The nova would in time be visible over a light-century radius. Within its spectrum, careful astronomers might note the dark lines of hydrogen, oxygen, and smears of carbon. Habitats blew away in sprays of plasma. The handful of stragglers that survived battled to reconstruct their mobility and life support systems. Shark-ships hidden half a century before in the rubble of asteroid belts and planetary ring systems woke from their long sleeps and went a-hunting.
Alone in his splinter ship in the deep dark, Jedden, his thoughts outward to the fabric of space-time and at the same time inward to the beauty of number, the song within him, saw the system suddenly turn white with death light. He heard five hundred billion sentients die. All of them, all at once, all their voices and hearts. He heard Seriantep die, he heard those other Taynish die, those who had turned away from their home world in the hope of knowledge and experience beyond anything their world could offer. Every life he had ever touched, that had ever been part of him, that had shared number or song or intimacy beyond fleshly sex. He heard the death of the Anpreen migration. Then he was alone. Jedden went dark for fifty years. He contemplated the annihilation of the last of the Anpreen. He drew up escape plans. He waited. Fifty years was enough. He lit the scalarity drive. Space-time stretched. Behind him, he caught the radiation signature of a fusion drive igniting and the corresponding electromagnetic flicker of a scoopfield going up. Fifty years was not enough.
That would be his last miscalculation.
Twenty years to bend his course away from Tay. Another ten to set up the dec
eption. As you deceived us, so I will fool you, Jedden thought as he tacked ever closer to lightspeed. And with the same device, a neutron star.
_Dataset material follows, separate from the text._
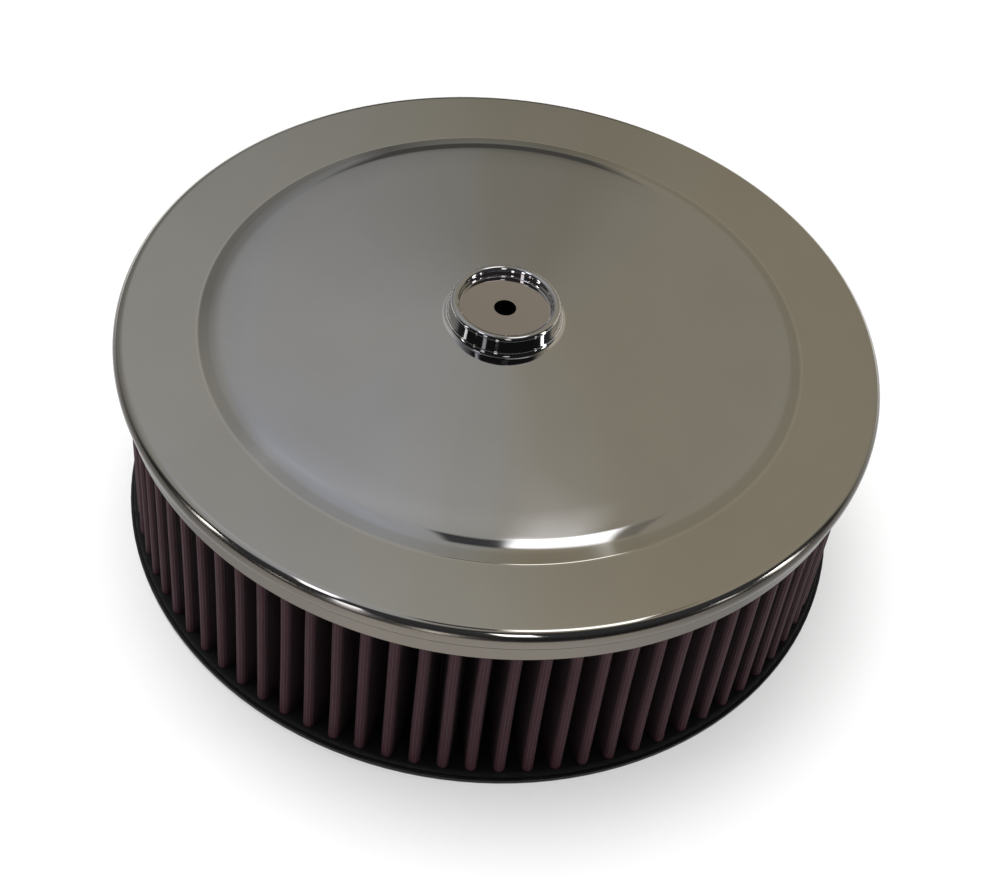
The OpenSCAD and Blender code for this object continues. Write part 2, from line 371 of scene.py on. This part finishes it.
def chrome():
    """Plated pressed steel: nearly a mirror, with faint forming waves and wiping haze. Its colour also
    carries painted reflection and painted shade by place and by facing: on the land, in the step's crease and
    along its foot, on the boss wall, in the recess and on the skirt.
    """
    m = Nodes("lid_plating")
    at = m.coords()
    waves = m.noise(at, 26, 1.0)
    ripple = m.noise(at, 140, 2.0)
    height = m.math("ADD", waves, m.math("MULTIPLY", ripple, 0.06))
    haze = m.noise(at, 18, 4.0, 0.6)
    tone = m.mix(m.span(haze, 0.35, 0.7, 0, 1), rgba(0.57, 0.565, 0.56), rgba(0.545, 0.54, 0.535))
    split = m.add("ShaderNodeSeparateXYZ", {0: at}).outputs
    flat = m.add("ShaderNodeCombineXYZ", {0: split[0], 1: split[1]}).outputs[0]
    radius = m.add("ShaderNodeVectorMath", {0: flat}, operation="LENGTH").outputs["Value"]
    # Painted reflection: the land outside the step is tinted warmer than the crown
    painted_land_reflection = m.span(radius, STEP_EDGE_R, STEP_FOOT_R, 0, 1)
    tone = m.times(tone, m.mix(painted_land_reflection, rgba(1, 1, 1), rgba(0.98, 0.955, 0.885)))
    # Painted shade: the plating is darker in the crease at the foot of the step
    crease_shade = m.within(radius, STEP_FOOT_R - mm(4.2), STEP_FOOT_R - mm(0.4), mm(1.4))
    tone = m.times(tone, m.mix(crease_shade, rgba(1, 1, 1), rgba(0.87, 0.87, 0.85)))
    # Painted highlight: a light line along the outer edge of the step's foot
    foot_highlight = m.within(radius, STEP_FOOT_R - mm(0.1), STEP_FOOT_R + mm(0.7), mm(0.7))
    tone = m.times(tone, m.mix(foot_highlight, rgba(1, 1, 1), rgba(1.13, 1.13, 1.13)))
    # Painted reflection and painted shade on the boss wall by the way it faces: darker where it faces -Y,
    # lighter elsewhere
    wall = m.within(radius, BOSS_R - mm(0.3), BOSS_R + mm(2.6), mm(0.8))
    facing = m.math("DIVIDE", split[1], radius)
    painted_wall_reflection = m.mix(m.span(facing, -0.8, -0.55, 0, 1), rgba(0.3, 0.3, 0.3), rgba(1.6, 1.6, 1.6))
    tone = m.times(tone, m.mix(wall, rgba(1, 1, 1), painted_wall_reflection))
    # Painted reflection: the recess floor is tinted warmer and darker
    recess_reflection_mask = m.span(radius, RECESS_R - mm(1.2), RECESS_R - mm(0.6), 1, 0)
    tone = m.times(tone, m.mix(recess_reflection_mask, rgba(1, 1, 1), rgba(0.95, 0.87, 0.84)))
    # Painted shade: the rolled rim's underside and the skirt are darkened, most on their sides and less near
    # and far, to dim the white floor they mirror
    skirt = m.span(split[2], LAND_Z - RIM_R * 0.38, LAND_Z - RIM_R * 0.17, 1, 0)
    nearness = m.math("ABSOLUTE", facing)
    painted_skirt_shade = m.mix(m.span(nearness, 0.75, 0.98, 0, 1), rgba(0.15, 0.142, 0.135), rgba(0.36, 0.335, 0.315))
    tone = m.times(tone, m.mix(skirt, rgba(1, 1, 1), painted_skirt_shade))
    m.set(Base_Color=tone, Metallic=1.0)
    rough = m.span(haze, 0.3, 0.75, 0.035, 0.075)
    m.set(Roughness=m.math("ADD", rough, m.math("MULTIPLY", skirt, 0.16)))
    m.set(Normal=m.bump(height, mm(0.05), 0.3))
    return m.material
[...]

Jedden awoke from the sleep that was beyond dreams, a whisper away from death, that only disembodied intelligences can attain. The magnetic vortex of the hunter’s scoopfield filled half the sky. Less than a light-minute separated them. Within the next ten objective years, the Enemy ship would overtake and destroy Jedden. Not with physical weapons or even directed energy, but with information: skullware and dark phages that would dissolve him into nothingness or worse, isolate him from any external sense or contact, trapped in unending silent, nerveless darkness.
The moment, when it came, after ninety light-years, was too fine-grained for hominiform intelligence. Jedden’s sub-routines, the autonomic responses that controlled the ship that was his body, opened the scalarity drive and summoned the dark energy. Almost instantly, the Enemy responded to the course change, but that tiny relativistic shift, the failure of simultaneity, was Jedden’s escape and life.
Among the memories frozen into the heart of the Bose-Einstein condensate were the star-logs of the Cush Né, a fellow migrant race the Anpreen had encountered—by chance, as all such meets must be—in the big cold between stars. Their star maps charted a rogue star, a neutron dwarf ejected from its stellar system and wandering dark and silent, almost invisible, through deep space. Decades ago, when he felt the enemy ramfield go up and knew that he had not escaped, Jedden had made the choice and the calculations. Now he turned his flight, a prayer short of light-speed, toward the wandering star.
Jedden had long ago abolished fear. Yet he experienced a strange psychosomatic sensation in that part of the splinter-ship that corresponded to his testicles. Balls tightening. The angle of insertion was so precise that Jedden had had to calculate the impact of stray hydroxyl radicals on his ablation field. One error would send him at relativistic speed head on into a neutron star. But he did not doubt his ability, he did not fear, and now he understood what the sensation in his phantom testicles was. Excitement.